U.S. ambassadors to Europe have caused outrage in their host countries, promoting similar far-right beliefs and conspiracies. This year Ambassador to the Netherlands Pete Hoekstra was forced to apologize for falsely claiming that there were Dutch “no-go zones” where Islamic extremists were burning politicians.

“When he’s not blasting Europe for the sin of accepting migrants, Trump rails against immigrants hoping to make a better life in the U.S.”

Trump’s narrative that Europe is under threat from migration and that refugees are bringing a surge in crime sounds nearly identical to that of European far-right leaders such as Hungarian Prime Minister Viktor Orban, Italy’s Deputy Prime Minister Matteo Salvini and Germany’s anti-migrant AfD party leader Alexander Gauland.
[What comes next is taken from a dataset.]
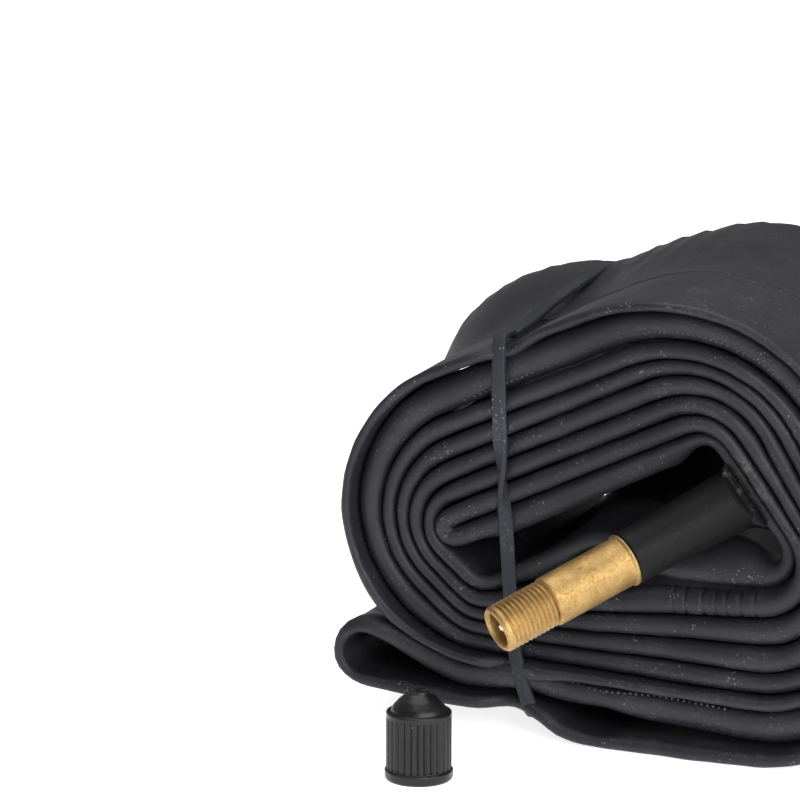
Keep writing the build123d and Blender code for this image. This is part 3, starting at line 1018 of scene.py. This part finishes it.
# ------------------------------------------------------------------ turned pieces
def rounded_profile(corners: list[Pair], step: float = 0.6, ease: float = 0.12) -> np.ndarray:
    """Profile points with each corner cut by a small bevel and long runs divided.

    Args:
        corners: Radius and height of each corner, in millimetres.
        step: Longest stretch between points.
        ease: Size of the bevel.

    Returns:
        Points along the profile.
    """
    corners = [np.array(c, float) for c in corners]
    points = [corners[0]]
    for before, here, after in zip(corners, corners[1:], corners[2:]):
        cuts = []
        for other in (before, after):
            reach = max(np.linalg.norm(other - here), 1e-9)
            cuts.append(here + (other - here) / reach * min(ease, reach * 0.4))
        points += [cuts[0], (cuts[0] + cuts[1]) * 0.29 + here * 0.42, cuts[1]]
    points.append(corners[-1])
    filled = [points[0]]
    for start, end in zip(points, points[1:]):
        parts = max(1, int(np.ceil(np.linalg.norm(end - start) / step)))
        filled += [start + (end - start) * (k + 1) / parts for k in range(parts)]
    return np.array(filled)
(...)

Despite migration to Europe falling to levels similar to those before the 2015 refugee crisis, these leaders have hammered on an ethnonationalist message that refugees and migrants are coming in droves, bringing crime and threatening white Christian citizens. Orban warned last year that “too much mixing causes problems” and called for “ethnic homogeneity.”

In May, Orban hosted former White House chief strategist Steve Bannon ― a white nationalist sympathizer ― and Bannon compared Orban to Trump and complemented Orban on his election victory the month before. Bannon previously called Orban a “hero.” In a move that might have been unheard of for past administrations, the Trump administration has cozied up to Orban’s authoritarian government.

When he’s not blasting Europe for the sin of accepting migrants, Trump rails against immigrants hoping to make a better life in the U.S.

“They’re bringing drugs,” he infamously said in 2015. “They’re bringing crime. They’re rapists. And some, I assume, are good people.”

Trump has fallen squarely into the hands of dangerous white nationalists both at home and abroad. And he seems pretty comfortable with it.